Les ESOD, l’acronyme pour « espèces susceptibles d’occasionner des dégâts » regroupent des mammifères et des oiseaux à qui l’on impute des dommages listés par le Code de l’environnement (Articles R427-1 à R427-28) : la santé des populations, la sécurité publique, la protection de la flore et de la faune sauvages, la prévention de « dommages importants aux activités agricoles, forestières et aquacoles » et enfin celle de « dommages à d’autres formes de propriété« . C’est un statut juridique propre à la France.

Les ESOD regroupent trois catégories d’animaux, comme on le verra un peu plus bas. La liste actuelle a été arrêtée en 2023 et restera valable jusqu’en 2026. Elle est donc mouvante ; le blaireau et le putois en ont été retirés en 2019 et en 2021 respectivement. A noter également que la plupart de ces espèces figurent aussi dans la liste des 89 espèces chassables uniquement pendant la saison de la chasse.

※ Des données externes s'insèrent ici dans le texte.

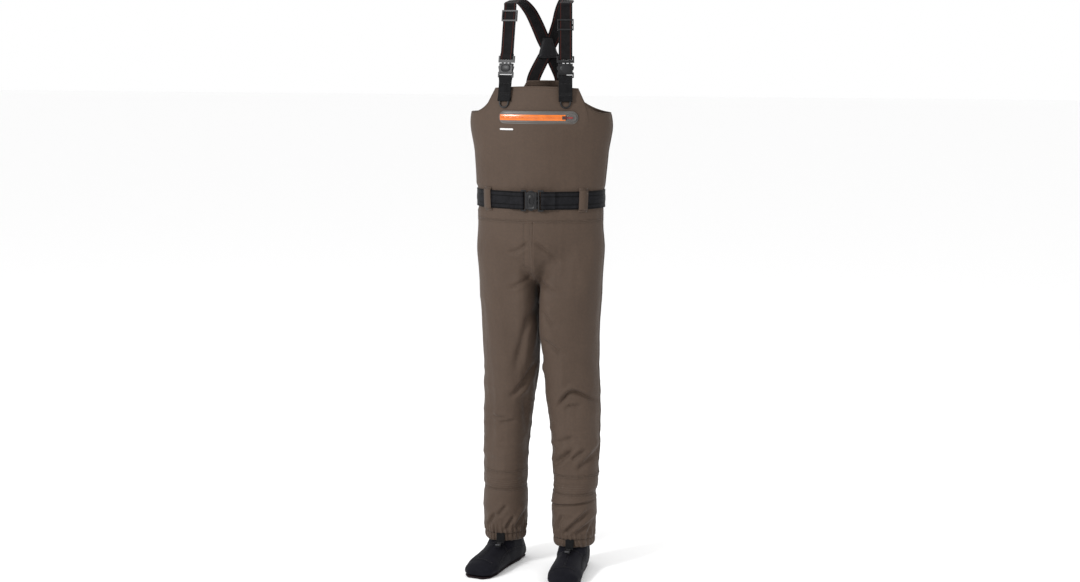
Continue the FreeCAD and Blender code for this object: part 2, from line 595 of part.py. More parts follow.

On ne s’improvise pas piégeurs d’ESOD. Pour les propriétaires d’un terrain, les piégeurs, les gardes particuliers et les fédérations de chasse, déployer pièges, nasses et collets, passe par l’agrément de la préfecture et l’obligation d’une formation (délivrée par les fédérations de chasse). Dans de rares cas et dans certains départements, les lieutenants de louveterie, une vieille institution française chargée de réguler la faune sauvage, sont sollicités pour assurer le piégeage de ces ESOD.

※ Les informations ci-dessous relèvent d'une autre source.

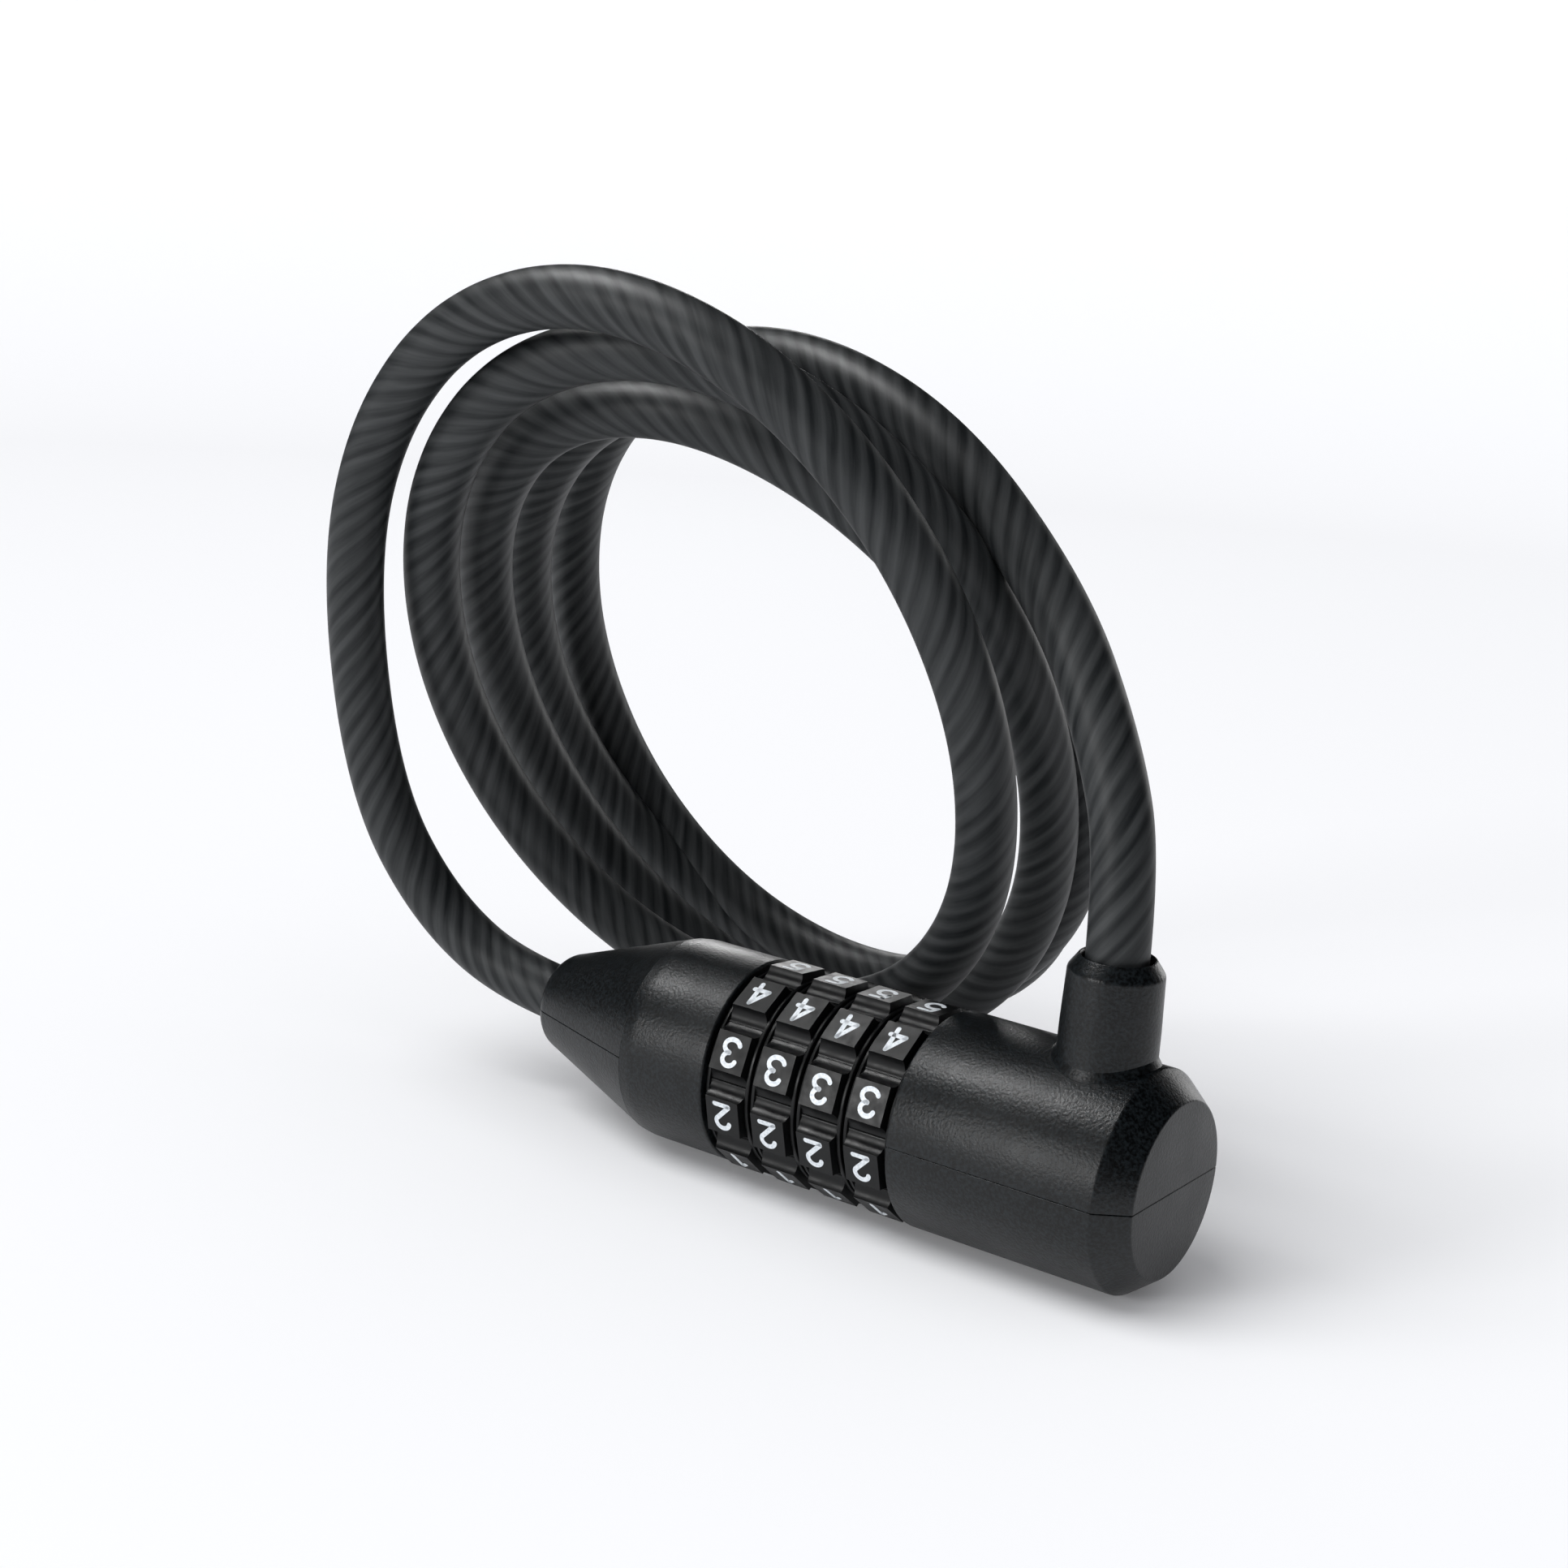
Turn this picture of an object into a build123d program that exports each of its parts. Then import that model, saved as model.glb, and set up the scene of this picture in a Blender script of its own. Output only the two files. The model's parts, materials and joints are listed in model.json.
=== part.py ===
from build123d import *
import math
import os

# Combination cable lock: a barrel with four number dials, a post that holds one
# end of a coiled steel cable, and a plug on the cable's other end that pushes
# into the barrel. The barrel lies along X on the ground plane Z = 0, its closed
# end towards +X, the post up along +Z. All sizes are in millimetres.

# ---- driving dimensions -------------------------------------------------------
barrel_radius = 14.5
lock_length = 97.5
shell_length = 33.3
chamfer_length = 4.0
end_face_radius = 11.4
shell_wall = 2.1
rim_wall = 1.6

dial_count = 4
dial_pitch = 7.33
dial_gap = 0.4
dial_ring_radius = 13.3
block_count = 10
block_corner_radius = 14.45
block_half_angle = 10.5
block_foot_half_angle = 13.5
block_width = 4.8
block_foot_width = 5.7
dial_rest_turns = (-4, -2, 0, -1)

collar_length = 14.05
collar_radius = 14.15
cone_end_radius = 6.9

post_from_end = 11.3
post_foot_radius = 6.35
post_top_radius = 6.1
post_crown_height = 40.1
post_mouth_height = 42.0

cable_diameter = 8.0
core_radius = 2.6
points_per_turn = 12
# The loose turns differ in size and fan out, so each has its own middle, half
# width and half height, and its own depth along Y. Lean moves a turn's top
# forward and its foot back, and skew moves its left side back. Each list has one
# value for each time that the cable passes the coil's foot.
turn_centre_x = (-38, -28, -33, -39, -37, -26)
turn_centre_z = (77, 62, 57, 50, 61, 56)
turn_half_width = (44, 48, 45, 47, 53, 58)
turn_half_height = (44, 50, 52, 45, 53, 49)
turn_depth = (-29, 3, 19, 33, 38, 20)
turn_lean = (-3, 23, 27, 32, 22, 4)
turn_skew = (10, -9, -7, -4, 8, 16)
first_coil_angle = 90
last_coil_angle = 1680
first_turn_end_angle = 390
post_lead_start_angle = 1440
coil_front = (-34.4, -2.0, 55.0)
coil_depth = 40.0
coil_lean = 29.0
coil_outer = (52.5, 62.0)
coil_inner = (40.5, 48.0)
cable_break = 0.5

spindle_radius = 6.5
pin_radius = 4.5
fin_height = 8.0
fin_width = 3.0
fin_length = 2.6
gate_length = 3.0
notch_width = 3.8
running_gap = 0.06
seat_gap = 0.02

# ---- positions along the barrel ----------------------------------------------
x_end = lock_length / 2
x_crease = x_end - chamfer_length
x_rim = x_end - shell_length
x_collar = x_rim - dial_count * dial_pitch
x_cone = x_collar - collar_length
x_tail = -lock_length / 2
x_post = x_end - post_from_end
x_spindle_end = x_rim + 15.5
x_spindle_start = x_collar - 1.7
x_pin_tip = x_rim + 3.6
x_pin_root = x_collar - 9.0
x_plug_core_end = x_cone - 3.0
x_ferrule_tail = x_cone - 12.0
x_ferrule_head = x_cone + 4.4
x_ferrule_floor = x_cone - 3.5
cable_radius = cable_diameter / 2
dial_width = dial_pitch - dial_gap
gate_bore = spindle_radius + running_gap
pocket_radius = fin_height + 0.4
gate_ring_radius = 10.4
ferrule_radius = 4.6
cross_pin_radius = 1.2

barrel_axis = Plane(origin=(0, 0, barrel_radius), x_dir=(1, 0, 0), z_dir=(0, -1, 0))


def turned(points):
    """A solid turned about the barrel's axis from (x, radius) corners."""
    face = barrel_axis * make_face(Polyline(*points, close=True))
    return revolve(face, axis=Axis((0, 0, barrel_radius), (1, 0, 0)), revolution_arc=360)


def rod(x0, x1, radius):
    """A round bar on the barrel's axis."""
    return turned([(x0, 0), (x1, 0), (x1, radius), (x0, radius)])


def ring(x0, x1, outer, inner):
    """A plain ring on the barrel's axis."""
    return turned([(x0, inner), (x1, inner), (x1, outer), (x0, outer)])


def upright(z0, z1, radius, top_radius=None):
    """A round bar or a cone on the post's axis."""
    stand = (Align.CENTER, Align.CENTER, Align.MIN)
    if top_radius is None:
        return Pos(x_post, 0, z0) * Cylinder(radius, z1 - z0, align=stand)
    return Pos(x_post, 0, z0) * Cone(radius, top_radius, z1 - z0, align=stand)


def block(x0, x1, y0, y1, z0, z1):
    """A box from its low and high corners."""
    size = (x1 - x0, y1 - y0, z1 - z0)
    return Pos((x0 + x1) / 2, (y0 + y1) / 2, (z0 + z1) / 2) * Box(*size)


def cross_pin(x, z, radius, half_length):
    """A pin along Y."""
    return Pos(x, 0, z) * Rot(90, 0, 0) * Cylinder(radius, 2 * half_length)


def about_barrel(shape, degrees):
    """Turns a shape about the barrel's axis."""
    return Pos(0, 0, barrel_radius) * Rot(degrees, 0, 0) * Pos(0, 0, -barrel_radius) * shape


# ---- the barrel's closed end: two welded shell halves --------------------------
cavity_radius = barrel_radius - shell_wall
x_cavity_end = x_crease - 0.4
post_bore_radius = cable_radius + 0.05
mouth_radius = cable_radius + 0.45
ferrule_bottom = barrel_radius + 2.0
ferrule_top = post_crown_height - 8.0
big = 2 * lock_length


def shell_outline():
    """The shell's outside, with its wide end chamfer and a small rim break."""
    rim_break = 0.35
    return turned([(x_rim, 0), (x_end, 0), (x_end, end_face_radius), (x_crease, barrel_radius),
                   (x_rim + rim_break, barrel_radius), (x_rim, barrel_radius - rim_break)])


def shell_halves():
    cavity = rod(x_rim + rim_wall, x_cavity_end, cavity_radius)
    front_hole = rod(x_rim - 1, x_rim + rim_wall + 1, spindle_radius + seat_gap)
    post = upright(barrel_radius, post_crown_height, post_foot_radius, post_top_radius)
    crown = upright(post_crown_height, post_mouth_height, post_top_radius, mouth_radius)
    post_bore = upright(0, post_mouth_height + 1, post_bore_radius)
    ferrule_bore = upright(barrel_radius, ferrule_top, ferrule_radius + seat_gap)
    whole = shell_outline() + post + crown - cavity - front_hole
    lower = whole & block(-big, big, -big, big, -1, barrel_radius)
    upper = whole & block(-big, big, -big, big, barrel_radius, big)
    return upper - post_bore - ferrule_bore, lower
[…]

Qui sont ces animaux « susceptibles d’occasionner des dégâts » ?

  • Catégorie 1 : des espèces invasives, « non indigènes » dit l’arrêté ministériel du 2 septembre 2016. La LPO reconnaît sur son site que chasser ces espèces venues d’ailleurs « peut toutefois apparaître justifiable« , leur introduction accidentelle dans des écosystèmes naturels locaux ayant entraîné la dégradation de ceux-ci. On compte cinq mammifères et un oiseau : le chien viverin, le raton-laveur, le vison d’Amérique, le ragondin, le rat musqué et l’oie bernache du Canada. Ces espèces ont toutes été introduites sur le continent européen pour l’exploitation de leur fourrure, ou bien, dans le cas de l’oie bernache, en vue de la chasse ou pour des raisons ornementales. Elles sont éradiquées car destructrices des habitats aquatiques, des cultures, ou bien porteuses, selon l’espèce, de leptospirose, de la grande douve du foie, de l’échinococcose ou de nématodes transmissibles à d’autres espèces.
     
  • Catégorie 2 : contrairement aux invasifs de la catégorie précédente, ici il s’agit d’espèces indigènes. La liste des espèces chassables est redéfinie tous les trois ans et à l’échelle départementale. Le sort de ces quatre mammifères et cinq oiseaux est donc différent d’un lieu à l’autre et occasionne un débat triennal et récurrent entre chasseurs et associations environnementales pour classer ou déclasser ces espèces de la liste des ESOD. En février 2025, huit fédérations de chasse départementales ont contesté l’absence d’autorisation de chasser certains de ces ESOD indigènes dans leur propre département. Ils ont été déboutés. De son côté, la LPO a tenté par les mêmes voies juridiques d’épargner les renards, belettes et geais des chênes. Une décision est attendue dans le courant de l’année 2025. On trouve dans cette catégorie 2 la belette (Mustela nivalis), la fouine (Martes foina), la martre (Martes martes), le renard (Vulpes vulpes), le corbeau freux (Corvus frugilegus), la corneille noire (Corvus corone corone), la pie bavarde (Pica pica), le geai des chênes (Garrulus glandarius) et l’étourneau sansonnet (Sturnus vulgaris).

  • Catégorie 3 : cette dernière catégorie ne comprend que trois espèces, elle est redéfinie annuellement. D’un département à l’autre, et selon les années, le sanglier (Sus scrofa), le lapin de garenne (Oryctolagus palumbus) et le pigeon ramier (Columba palumbus) deviennent des ESOD ou non. La LPO ne manque pas de souligner qu’ils appartiennent également à la catégorie «du gibier comestible», et leur destruction«s’apparente plutôt à la pratique de la chasse loisir». Ils seront donc chassables tout au long de l’année, ou bien pendant la saison de chasse. Une double peine pour ces animaux. Certains observateurs se posent également des questions sur la cohérence entre la désignation d’un lapin de garenne qui reste perçu comme une nuisance agricole alors qu’il est classé comme menacé sur les listes de l’Inventaire national du patrimoine naturel (INPN). Le sanglier, du fait de sa population en augmentation, empiète sur certaines activités humaines. La plus « percutante » étant son empiètement sur le réseau de transport ferroviaire où le suidé provoque retards et accidents.